■ **DIRECTIONS**
Your task is to repeat only the lines from the one with "# the clear" through the one with "for node in", exactly as they stand, both ends included.

■ **GIVEN INFORMATION**
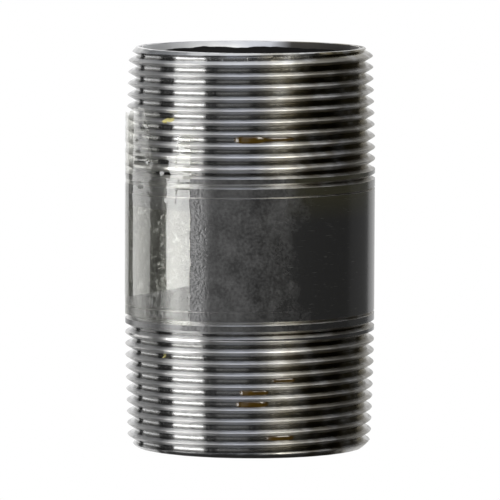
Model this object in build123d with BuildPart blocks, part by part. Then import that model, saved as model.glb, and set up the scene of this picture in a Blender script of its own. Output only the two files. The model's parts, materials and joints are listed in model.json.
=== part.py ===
from build123d import *
import math
import os

os.makedirs("parts", exist_ok=True)

# A pipe nipple, nominally 1 1/2 inch by 3 inches, schedule 40, with a tapered American pipe thread
# on each end. It stands on its lower end: the origin is on the bore's axis in the plane of that end, and
# +Z runs up the bore. All sizes are in millimetres and all angles in degrees.

inch = 25.4

# the pipe, cut 1.2 mm over its nominal length, which is within its tolerance
pipe_diameter = 1.900 * inch
wall = 0.145 * inch
length = 3.0 * inch + 1.2

# the thread: a 60 degree form on a 1 in 16 taper, with a small flat at its root and crest
threads_per_inch = 11.5
taper_on_diameter = 1 / 16
flank_angle = 60
pitch_diameter_at_end = 1.79609 * inch
depth_in_pitches = 0.77
root_flat_in_pitches = 0.038

# how far each thread runs up the pipe, the turns in which it fades out, and where each one starts
thread_length = 28.2
runout_turns = 2.5
bottom_thread_start = 10
top_thread_start = -67

# the ends: chamfered outside for the die, and reamed inside after cutting
outer_chamfer_diameter = 44.2
ream_width = 0.58
ream_height = 1.15

# the lacquer, and two sheets of clear film stuck around the back and left of the pipe
lacquer_thickness = 0.05
film_thickness = 0.06
film_gap = 0.015
film_sheets = {
    "clear_tape_lower": {"layer": 0, "bottom": 25.2, "top": 47.5, "start": 122, "end": 243},
    "clear_tape_upper": {"layer": 1, "bottom": 29.2, "top": 66.8, "start": 118, "end": 243},
}

# sizes that follow
pipe_radius = pipe_diameter / 2
bore_radius = pipe_radius - wall
coat_inner_radius = pipe_radius - lacquer_thickness
pitch = inch / threads_per_inch
thread_depth = depth_in_pitches * pitch
radius_slope = taper_on_diameter / 2
crest_radius_at_end = (pitch_diameter_at_end + thread_depth) / 2
root_radius_at_end = (pitch_diameter_at_end - thread_depth) / 2
crests_flush_at = (pipe_radius - crest_radius_at_end) / radius_slope
runout_length = runout_turns * pitch
full_length = thread_length - runout_length
chamfer_radius = outer_chamfer_diameter / 2
chamfer_height = (crest_radius_at_end - chamfer_radius) / (1 - radius_slope)
chamfer_top_radius = chamfer_radius + chamfer_height

# the groove's section is a little taller than the thread, so that it cuts clear of the surface
tool_clearance = 0.06
tool_height = thread_depth + tool_clearance
root_flat = root_flat_in_pitches * pitch
tool_mouth = root_flat + 2 * tool_height * math.tan(math.radians(flank_angle / 2))


def root_radius(height):
    """The groove's root radius at this height above the pipe's end."""
    full_radius = root_radius_at_end + radius_slope * min(height, full_length)
    climb = pipe_radius + tool_clearance - (root_radius_at_end + radius_slope * full_length)
    return full_radius + climb * max(0, height - full_length) / runout_length


def groove_turn(start, end):
    """The thread's groove between two heights above the pipe's end, at most a turn, as a solid."""
    start_radius = root_radius(start)
    cone_angle = math.degrees(math.atan((root_radius(end) - start_radius) / (end - start)))
    with BuildPart() as turn:
        with BuildLine():
            Helix(pitch, end - start, start_radius, (0, 0, start), cone_angle=cone_angle)
        with BuildSketch(Plane.XZ):
            with BuildLine():
                Polyline(
                    (start_radius, start - root_flat / 2),
                    (start_radius + tool_height, start - tool_mouth / 2),
                    (start_radius + tool_height, start + tool_mouth / 2),
                    (start_radius, start + root_flat / 2),
                    close=True,
                )
            make_face()
        sweep(is_frenet=True)
    return turn.part.rotate(Axis.Z, 360 * start / pitch)


# one thread's groove, turn by turn: it enters a pitch below the end, keeps its full depth up to
# full_length, and then climbs to the surface
full_turns = [-pitch + turn * pitch for turn in range(math.ceil(full_length / pitch) + 1)]
fading_turns = [full_length + turn * pitch for turn in range(math.ceil(runout_turns))]
stops = full_turns + fading_turns + [thread_length]
groove = [groove_turn(start, end) for start, end in zip(stops, stops[1:])]

# one half of the pipe, standing on its threaded end, and turned down under the lacquer by the
# lacquer's thickness; its section is turned away from the groove's first plane
section_plane = Plane.XZ.rotated((0, 0, 40))
with BuildPart() as pipe_half:
    with BuildSketch(section_plane):
        with BuildLine():
            Polyline(
                (bore_radius, ream_height),
                (bore_radius + ream_width, 0),
                (chamfer_radius, 0),
                (chamfer_top_radius, chamfer_height),
                (pipe_radius, crests_flush_at),
                (pipe_radius, full_length),
                (coat_inner_radius, full_length),
                (coat_inner_radius, length / 2),
                (bore_radius, length / 2),
                close=True,
            )
        make_face()
    revolve(axis=Axis.Z)
    for turn in groove:
        add(turn, mode=Mode.SUBTRACT)

# the same half of the black lacquer, which is left on the plain middle and on the lands between
# the fading turns
with BuildPart() as lacquer_half:
    with BuildSketch(section_plane):
        with Locations(((coat_inner_radius + pipe_radius) / 2, (full_length + length / 2) / 2)):
            Rectangle(lacquer_thickness, length / 2 - full_length)
    revolve(axis=Axis.Z)
    for turn in groove:
        add(turn, mode=Mode.SUBTRACT)

# the upper half is the lower one upside down, so both threads are right-hand
lower_half = Location((0, 0, 0), (0, 0, bottom_thread_start))
upper_half = Location((0, 0, length), (180, 0, 0)) * Location((0, 0, 0), (0, 0, top_thread_start))

with BuildPart() as nipple_body:
    with Locations(lower_half, upper_half):
        add(pipe_half.part)
nipple_body.part.label = "nipple_body"
export_step(nipple_body.part, "parts/nipple_body.step")

with BuildPart() as lacquer_coat:
    with Locations(lower_half, upper_half):
        add(lacquer_half.part)
lacquer_coat.part.label = "lacquer_coat"
export_step(lacquer_coat.part, "parts/lacquer_coat.step")

# the clear film: each sheet is a thin arc around the pipe, and the upper one bridges the crests
for name, sheet in film_sheets.items():
    inner_radius = pipe_radius + film_gap + sheet["layer"] * (film_thickness + film_gap)
    span = sheet["end"] - sheet["start"]
    with BuildPart() as film:
        with BuildSketch(Plane.XY.offset(sheet["bottom"])):
            with BuildLine():
                inside = CenterArc((0, 0), inner_radius, sheet["start"], span)
                outside = CenterArc((0, 0), inner_radius + film_thickness, sheet["start"], span)
                Line(inside @ 0, outside @ 0)
                Line(inside @ 1, outside @ 1)
            make_face()
        extrude(amount=sheet["top"] - sheet["bottom"])
    film.part.label = name
    export_step(film.part, f"parts/{name}.step")
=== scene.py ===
"""The looks of a threaded steel pipe nipple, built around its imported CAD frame."""

import json
import math
import random

import bmesh
import bpy
import numpy as np
from mathutils import Matrix, Vector, noise


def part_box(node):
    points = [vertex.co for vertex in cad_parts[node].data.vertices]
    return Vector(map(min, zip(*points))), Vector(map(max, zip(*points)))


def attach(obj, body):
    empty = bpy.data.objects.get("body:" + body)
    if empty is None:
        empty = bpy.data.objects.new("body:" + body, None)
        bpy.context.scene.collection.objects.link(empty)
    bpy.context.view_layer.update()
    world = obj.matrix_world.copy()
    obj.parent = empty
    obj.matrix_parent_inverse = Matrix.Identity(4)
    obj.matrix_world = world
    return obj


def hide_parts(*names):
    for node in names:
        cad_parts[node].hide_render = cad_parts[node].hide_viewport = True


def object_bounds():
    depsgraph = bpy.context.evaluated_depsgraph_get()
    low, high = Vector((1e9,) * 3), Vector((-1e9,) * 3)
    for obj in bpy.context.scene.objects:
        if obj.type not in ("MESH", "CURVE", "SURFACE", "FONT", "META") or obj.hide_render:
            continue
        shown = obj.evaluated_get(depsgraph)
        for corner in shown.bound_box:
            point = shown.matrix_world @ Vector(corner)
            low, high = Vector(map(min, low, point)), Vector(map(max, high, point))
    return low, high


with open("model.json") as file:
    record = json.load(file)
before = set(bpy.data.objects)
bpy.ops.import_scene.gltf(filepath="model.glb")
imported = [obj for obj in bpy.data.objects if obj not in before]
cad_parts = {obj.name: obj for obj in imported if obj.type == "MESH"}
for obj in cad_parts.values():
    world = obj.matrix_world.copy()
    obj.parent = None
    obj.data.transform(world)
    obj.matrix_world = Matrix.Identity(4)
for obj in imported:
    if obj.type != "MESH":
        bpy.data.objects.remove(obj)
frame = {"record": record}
CAD_BOX = [list(corner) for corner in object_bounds()]

MM = 0.001
mounts = {mount["name"]: mount for mount in frame["record"]["mounts"]}

# the pipe, in millimetres
PIPE_RADIUS = mounts["outside_wall"]["dims"]["r_mm"]
BORE_RADIUS = mounts["bore"]["dims"]["r_mm"]
LENGTH = CAD_BOX[1][2] / MM
INCH = 25.4

# the thread, in millimetres
PITCH = INCH / 11.5
FLANK = math.tan(math.radians(30))
RADIUS_SLOPE = 1 / 32
THREAD_DEPTH = 0.77 * PITCH
ROOT_FLAT = 0.038 * PITCH
PITCH_RADIUS_AT_END = 1.79609 * INCH / 2
CREST_AT_END = PITCH_RADIUS_AT_END + THREAD_DEPTH / 2
ROOT_AT_END = PITCH_RADIUS_AT_END - THREAD_DEPTH / 2
THREAD_LENGTH = 28.2
RUNOUT_LENGTH = 2.5 * PITCH
FULL_LENGTH = THREAD_LENGTH - RUNOUT_LENGTH
PLAIN_START = THREAD_LENGTH + 0.6
RAMP = 0.2
TOOL_CLEARANCE = 0.06
CHAMFER_RADIUS = 22.1
LEAST_CHAMFER_RADIUS = 21.4
LACQUER = 0.05

# how the die leaves the metal: a round root and crest, a small drop from the lacquer to the
# steel, and a reamed edge inside the bore
ROOT_ROUNDING = 0.10
CREST_ROUNDING = 0.15
FLAT_BLEND = 0.05
UNDER_COAT = LACQUER + 0.01
REAM_WIDTH = 0.58
REAM_HEIGHT = 1.15

# the angle at which each thread's groove meets its end of the pipe, and its own pattern of wear
THREADS = {
    "lower": {"start": math.radians(10), "seed": 0.0},
    "upper": {"start": math.radians(-67), "seed": 50.0},
}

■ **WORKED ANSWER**
# the clear film: each sheet is a thin arc around the pipe, and the upper one bridges the crests
for name, sheet in film_sheets.items():
    inner_radius = pipe_radius + film_gap + sheet["layer"] * (film_thickness + film_gap)
    span = sheet["end"] - sheet["start"]
    with BuildPart() as film:
        with BuildSketch(Plane.XY.offset(sheet["bottom"])):
            with BuildLine():
                inside = CenterArc((0, 0), inner_radius, sheet["start"], span)
                outside = CenterArc((0, 0), inner_radius + film_thickness, sheet["start"], span)
                Line(inside @ 0, outside @ 0)
                Line(inside @ 1, outside @ 1)
            make_face()
        extrude(amount=sheet["top"] - sheet["bottom"])
    film.part.label = name
    export_step(film.part, f"parts/{name}.step")
=== scene.py ===
"""The looks of a threaded steel pipe nipple, built around its imported CAD frame."""

import json
import math
import random

import bmesh
import bpy
import numpy as np
from mathutils import Matrix, Vector, noise


def part_box(node):
    points = [vertex.co for vertex in cad_parts[node].data.vertices]
    return Vector(map(min, zip(*points))), Vector(map(max, zip(*points)))


def attach(obj, body):
    empty = bpy.data.objects.get("body:" + body)
    if empty is None:
        empty = bpy.data.objects.new("body:" + body, None)
        bpy.context.scene.collection.objects.link(empty)
    bpy.context.view_layer.update()
    world = obj.matrix_world.copy()
    obj.parent = empty
    obj.matrix_parent_inverse = Matrix.Identity(4)
    obj.matrix_world = world
    return obj


def hide_parts(*names):
    for node in names:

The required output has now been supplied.